▶ **Records shown**
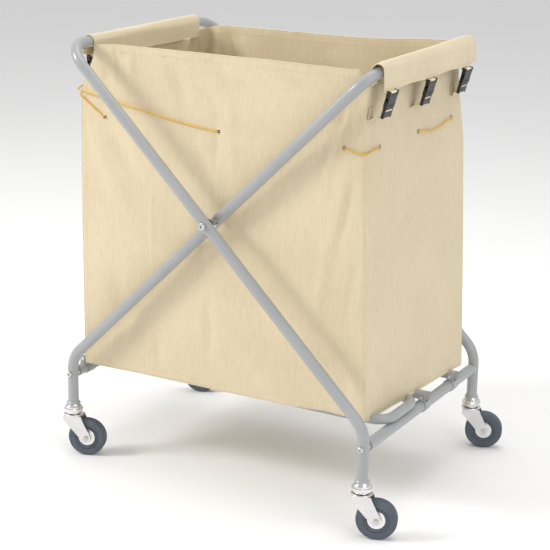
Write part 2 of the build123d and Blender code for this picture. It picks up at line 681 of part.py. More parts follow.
route += round_corner(-1, -1, OUT + 2 * CORD_R + 0.4, EYELET_Z + 62)
route += [CORD_END]

route_points = [Vector(*place) for place in route]
cord_radii = []
for before, corner, after in zip(route_points, route_points[1:], route_points[2:]):
    turn = (corner - before).get_angle(after - corner)
    cord_radii.append(CORD_BEND_R if turn > 20 else SAG_BEND_R)

with BuildPart() as drawcord:
    with BuildLine() as cord_path:
        FilletPolyline(*route_points, radius=cord_radii)
    with BuildSketch(Plane(origin=cord_path.line @ 0, z_dir=cord_path.line % 0)):
        Circle(CORD_R)
    sweep(path=cord_path.line)
save(drawcord, "drawcord")

with BuildPart() as drawcord_knot:
    with Locations(KNOT_PLACE):
        Sphere(KNOT_R)
        with Locations(*[(0, shift, -TAIL_LENGTH / 2) for shift in TAIL_SHIFTS]):
            Cylinder(CORD_R, TAIL_LENGTH)
save(drawcord_knot, "drawcord_knot")

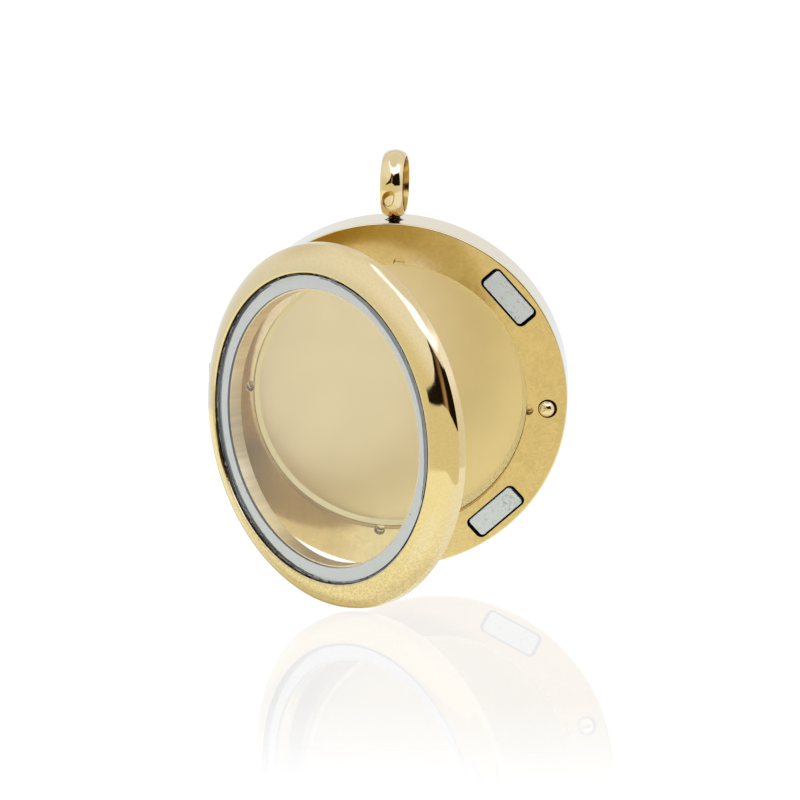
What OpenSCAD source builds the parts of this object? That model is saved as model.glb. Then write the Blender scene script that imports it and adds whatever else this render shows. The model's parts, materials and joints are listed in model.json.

▶ **Required task**
Extract the full set of entries word for word.

▶ **Final answer**
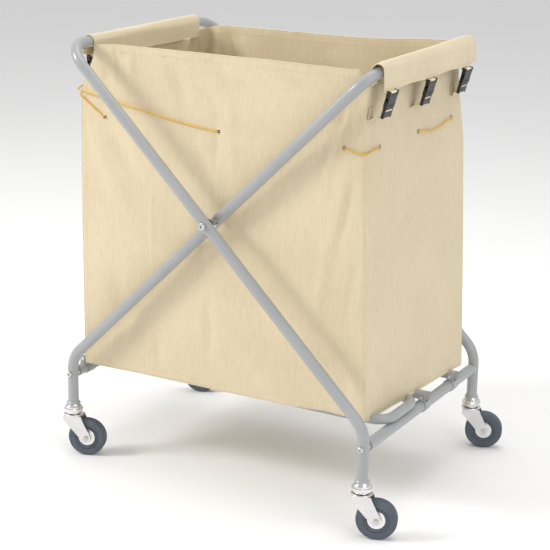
Write part 2 of the build123d and Blender code for this picture. It picks up at line 681 of part.py. More parts follow.
route += round_corner(-1, -1, OUT + 2 * CORD_R + 0.4, EYELET_Z + 62)
route += [CORD_END]

route_points = [Vector(*place) for place in route]
cord_radii = []
for before, corner, after in zip(route_points, route_points[1:], route_points[2:]):
    turn = (corner - before).get_angle(after - corner)
    cord_radii.append(CORD_BEND_R if turn > 20 else SAG_BEND_R)

with BuildPart() as drawcord:
    with BuildLine() as cord_path:
        FilletPolyline(*route_points, radius=cord_radii)
    with BuildSketch(Plane(origin=cord_path.line @ 0, z_dir=cord_path.line % 0)):
        Circle(CORD_R)
    sweep(path=cord_path.line)
save(drawcord, "drawcord")

with BuildPart() as drawcord_knot:
    with Locations(KNOT_PLACE):
        Sphere(KNOT_R)
        with Locations(*[(0, shift, -TAIL_LENGTH / 2) for shift in TAIL_SHIFTS]):
            Cylinder(CORD_R, TAIL_LENGTH)
save(drawcord_knot, "drawcord_knot")

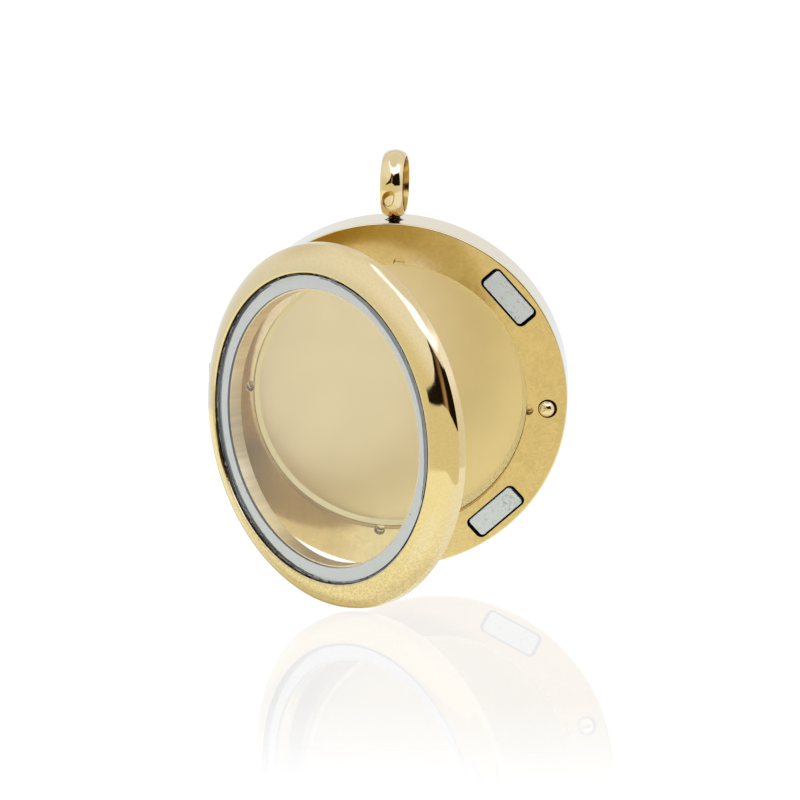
What OpenSCAD source builds the parts of this object? That model is saved as model.glb. Then write the Blender scene script that imports it and adds whatever else this render shows. The model's parts, materials and joints are listed in model.json.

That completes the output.